13. On the other hand, though the officer who conducted the TIP has not examined by the prosecution, but the PW-3 is very much confident about the identification of the present appellant and he has duly testified the fact that the present appellant was arrayed in the raw while conducting TIP and he duly identified him in presence of the Magistrate concerned.
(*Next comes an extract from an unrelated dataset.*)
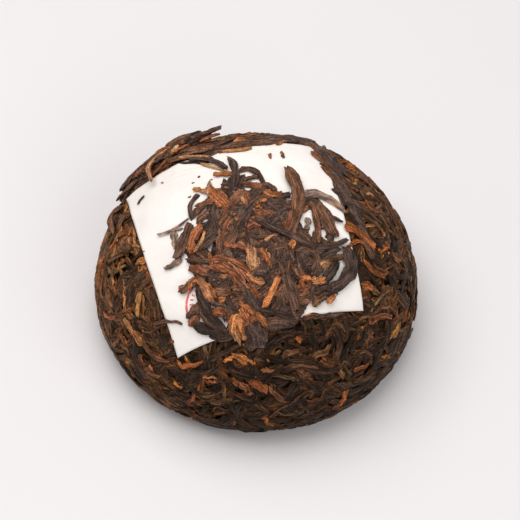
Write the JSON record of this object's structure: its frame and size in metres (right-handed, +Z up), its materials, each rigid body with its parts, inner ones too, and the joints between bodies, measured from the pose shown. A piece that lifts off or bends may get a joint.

In lengthy cross-examination, he has consistently replied that no police personnel were present at the time when the TIP was held nor any other irregularly which may vitiate the TIP. Merely because non-examination of the Magistrate, the evidence of PW-3 and the authenticity of the TIP cannot be denied.

14. Similarly, non-production of seized article is not always fatal as the relevant facts and other circumstances has been firmly proved by the prosecution which raise no any doubt about the commission of offence leaving aside the fact that one Nomal Chutia was not examined by prosecution. The clinching evidence of PW-2, PW-3 and supported by PW-5 is enough to hold the complicity of the accused with the offence alleged. There appears no any illegality or irregularity while arriving at the guilt of accused by the courts below. The identification of the accused appellant with the offence alleged has been proved beyond all reasonable doubt and there is nothing to interfere with the order of conviction so rendered by the court below. However, considering the long pendency of the matter since 1994 till 2016 and the litigation faced by the appellant with mental agony, the sentence period is reduced to the period which has already undergone by the appellant while in course of investigation and trial.

However, the fine amount is enhanced to Rs. 5,000/- and the appellant is directed to deposit the amount before the Trial Court. The said amount, if realized to be deposited in District Legal Service Authority of concerned District.

15. With the above observation and direction, the criminal revision petition is disposed of.

16. Return the LCR along with a copy of this judgment and order immediately.